In fact, Johnna’s own path to the LDA was unique—Johnna was working on her business degree when she was admitted to the LDA as a student—but it may become more the norm in the future. She always felt called to serve but wasn’t sure what that would entail. She has answered the call to serve as a deaconess currently serving as program director of Big Brothers Big Sisters of Dane County in Madison, Wisconsin.

“The LDA has always been about the future of the church and the role men and women with servant hearts plays in it,” Johnna says. “As a millennial, I see the role the LDA plays in the faith community to be an asset because younger generations, in my experience, are more drawn to service and action than to tradition. The LDA is a beautiful weave of all three.”

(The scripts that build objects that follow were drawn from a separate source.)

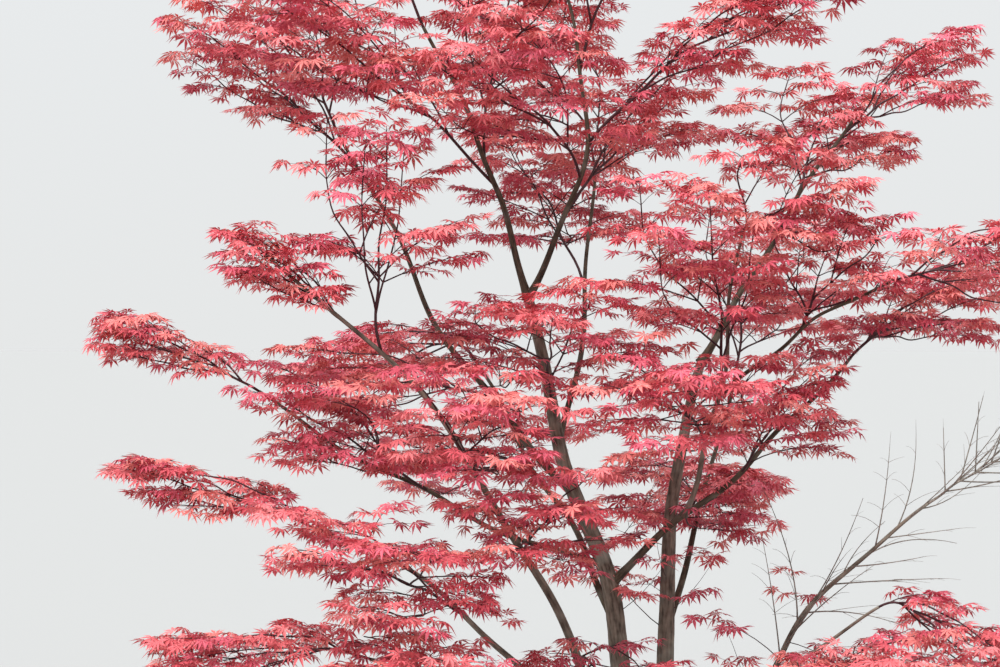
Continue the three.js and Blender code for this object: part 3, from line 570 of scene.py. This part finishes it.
def grow_pairs(parents, spaces, rule, seed):
    """Opposite pairs of finer shoots on each shoot, in its own level plane, and one at its tip.

    Its length is the least plus a share of what is left of its parent, times a seeded spread.
    """
    pairs = np.maximum(1, np.round(parents.length * (1 - rule["bare"]) / rule["step"]).astype(int))
    owner, order = counted(pairs * 2)
    pair, hand = order // 2, np.where(order % 2, 1.0, -1.0)
    key = owner * 1.7 + seed
    s = rule["bare"] + (1 - rule["bare"]) * (pair + PAIR["move"] * chance(key, pair)) / pairs[owner]
    along, outward = stand_out(parents, s, owner, hand, mix(*PAIR["roll"], chance(key, pair + 0.5)))
    angle = np.radians(rule["splay"] + rule["spread"] * (chance(key, order + 9) - 0.5))[:, None]
    way = along * np.cos(angle) + outward * np.sin(angle)
    left = parents.length[owner] * (1 - s)
    length = (rule["least"] + rule["share"] * left) * mix(*PAIR["share"], chance(key, order + 21))
    lift = mix(*PAIR["bend"], chance(key, order + 33)) - PAIR["level"] * way[:, 2]
    paired = Shoots(parents.mass[owner], parents.spray[owner], parents.point(s, owner), unit(way),
                    UP * lift[:, None], length)
    count = len(pairs)
    tips = Shoots(parents.mass, parents.spray, parents.point(1), parents.direction(1),
                  np.tile(UP * PAIR["tip_bend"], (count, 1)),
                  np.full(count, rule["least"] * PAIR["at_tip"]))
    finer = together(paired, tips)
    shorten(finer, spaces, rule["longest"], PAIR["step"], rule["least"] * PAIR["shortest"], PAIR["ease"])
    return finer.thicken(rule["longest"], rule["radius"])


def hang_leaves(twigs, seed):
    """Opposite leaves at nodes along each twig and three at its tip.

    Returns each leaf's mass, twig, node, stalk end, blade axis, blade normal, size and curl.
    The axis is the stalk's level direction turned down by the droop, and the normal is rolled
    about it.
    """
    pairs = np.maximum(1, np.round(twigs.length * (1 - LEAF["bare"]) / LEAF["step"]).astype(int))
    owner, order = counted(pairs * 2 + 3)
    key = owner * 1.3 + seed
    at_tip = order < 3
    pair = np.maximum(order - 3, 0) // 2
    hand = np.where(at_tip, order - 1.0, np.where(order % 2, 1.0, -1.0))
    s = np.where(at_tip, 1.0, LEAF["bare"] + (1 - LEAF["bare"]) * (pair + LEAF["first"]) / pairs[owner])
    along, outward = stand_out(twigs, s, owner, hand, mix(*LEAF["twist"], chance(key, pair + 0.7)))
    splay = np.where(at_tip, LEAF["splay"] - LEAF["tip_splay"], LEAF["splay"])
    angle = np.radians(splay + LEAF["spread"] * (chance(key, order + 5) - 0.5))[:, None]
    way = unit(along * np.cos(angle) + outward * np.sin(angle) + UP * LEAF["lift"])
    node = twigs.point(s, owner)
    smaller = np.where(at_tip & (order == 1), LEAF["middle"], 1)
    size = mix(*LEAF["size"], chance(key, order + 11)) * smaller
    base = node + way * mix(*LEAF["stalk"], chance(key, order + 17))[:, None]
    level = unit(way * (1, 1, LEAF["flat"]))
    droop = np.radians(mix(*LEAF["droop"], chance(key, order + 29)))[:, None]
    axis = unit(level * np.cos(droop) - UP * np.sin(droop))
    upper = unit(UP - dot(UP, axis) * axis)
    tilt = np.radians(LEAF["roll"] * (2 * chance(key, order + 37) - 1))[:, None]
    normal = upper * np.cos(tilt) + np.cross(axis, upper) * np.sin(tilt)
    curl = mix(*LEAF["curl"], chance(key, order + 43))
    return {"mass": twigs.mass[owner], "twig": owner, "node": node, "base": base, "axis": axis,
            "normal": normal, "size": size, "curl": curl}


def leaf_mesh(leaves):
    """Blades of seven pointed lobes and a three-sided stalk for each leaf.

    A lobe is a kite from the stalk's end: its sides stand about half way along, its midrib is
    folded down between them, and its tip is lowered by the leaf's curl. It has four triangles,
    or two without a midrib in the small lobes. Returns points, faces, the count of one leaf's
    faces, and which leaves are kept: those that stay within reach of the box.
    """
    size = leaves["size"][:, None]
    base, node, axis, normal = (leaves[key] for key in ("base", "node", "axis", "normal"))
    across = np.cross(normal, axis)
    points, corners = [base], []
    for number, (degrees, reach, half) in enumerate(LOBES + SMALL_LOBES):
        turn = np.radians(degrees)
        way = axis * np.cos(turn) + across * np.sin(turn)
        aside = (across * np.cos(turn) - axis * np.sin(turn)) * half * size
        sink = leaves["curl"][:, None] * reach
        middle = base + size * (way * LOBE_WIDEST * reach - normal * LOBE_SINK * sink)
        edge = middle + size * normal * LEAF["fold"]
        tip = base + size * (way * reach - normal * sink)
        a = len(points)
        if number < len(LOBES):
            points += [edge - aside, middle, edge + aside, tip]
            corners += [(0, a, a + 1), (0, a + 1, a + 2), (a, a + 3, a + 1), (a + 1, a + 3, a + 2)]
        else:
            points += [edge - aside, edge + aside, tip]
            corners += [(0, a, a + 2), (0, a + 2, a + 1)]
    thin = unit(np.cross(base - node, UP + axis * STALK_LEAN))
    thick = unit(np.cross(thin, base - node))
    stalk = len(points)
    for number in range(STALK_SIDES):
        turn = np.radians(90 + 360 / STALK_SIDES * number)
        points.append(node + STALK_RADIUS * (np.cos(turn) * thin + np.sin(turn) * thick))
        corners.append((stalk + number, stalk + (number + 1) % STALK_SIDES, 0))
    points, corners = np.stack(points, 1), np.array(corners)
    held = within_box(points, PROUD).all(1)
    points = points[held]
    faces = corners[None] + (np.arange(len(points)) * points.shape[1])[:, None, None]
    return points.reshape(-1, 3), faces.reshape(-1, 3), len(corners), held


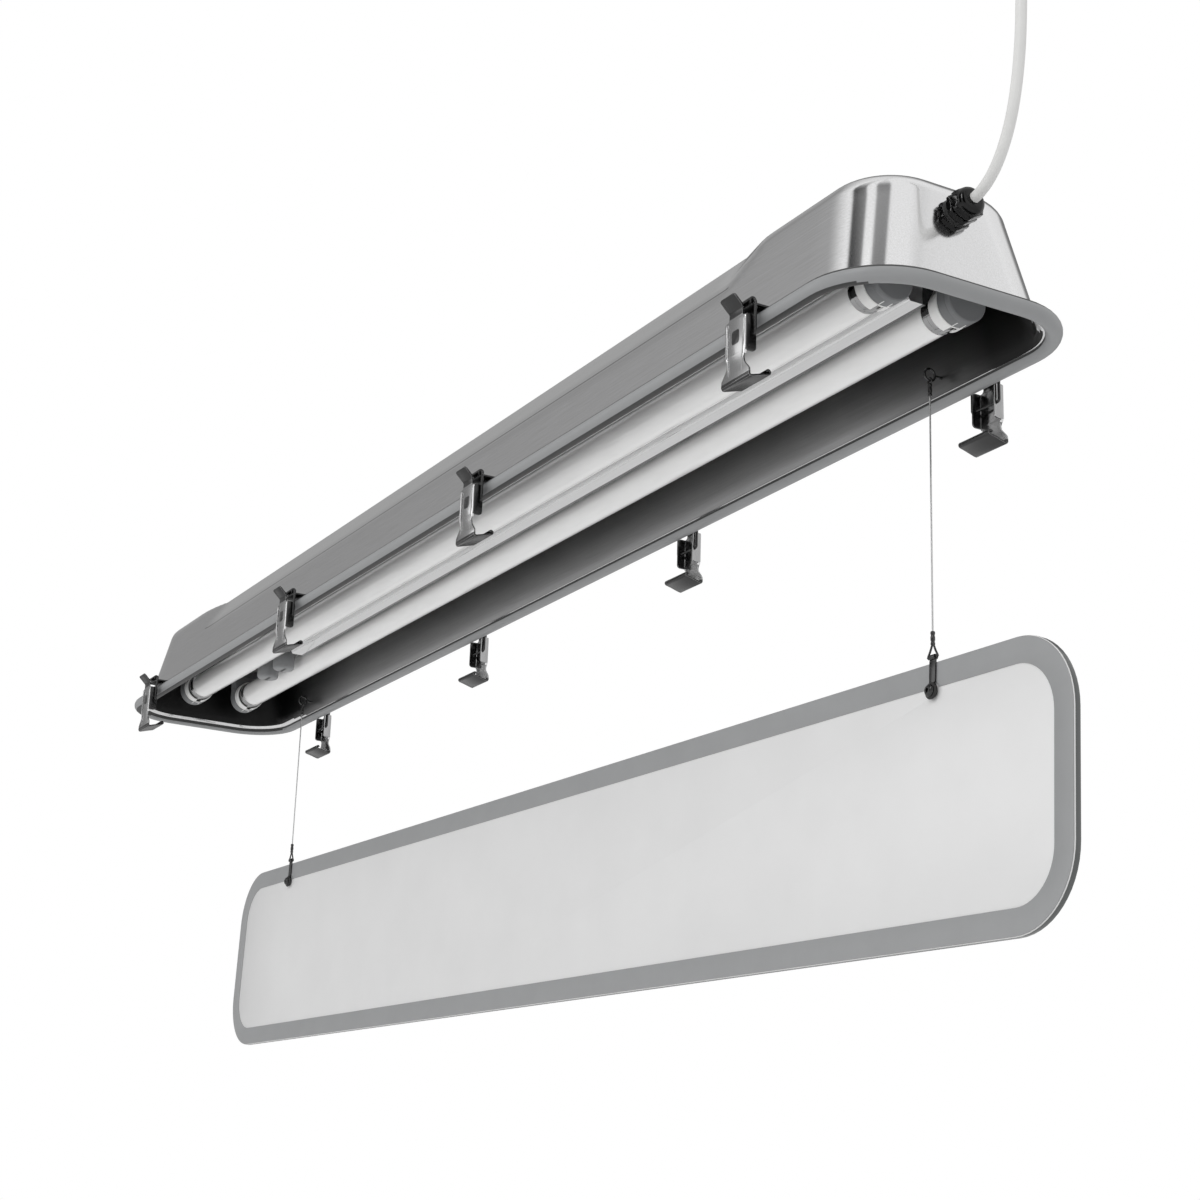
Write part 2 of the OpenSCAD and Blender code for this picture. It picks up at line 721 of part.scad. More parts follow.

The future also will be about serving all people as the LDA has deacons and deaconesses who worship in different Lutheran church bodies in the United States and overseas. “The LDA will continue to be about how we can go about loving all of God’s children,” Lisa says.

And as the LDA lives out its mission, the Valpo community will be there aswell.

“The University has an emphasis on service that resonates so deeply with who we are,” says Lisa, “and we [the LDA] help people answer a more life-long, intentional call to service.”

And so—within the walls of the nondescript brick house on LaPorte Avenue— there are years and years of the stories of partnership between a service-oriented university and an organization following Christ’s call to serve.

As it has been for a century and will be for a century more at least.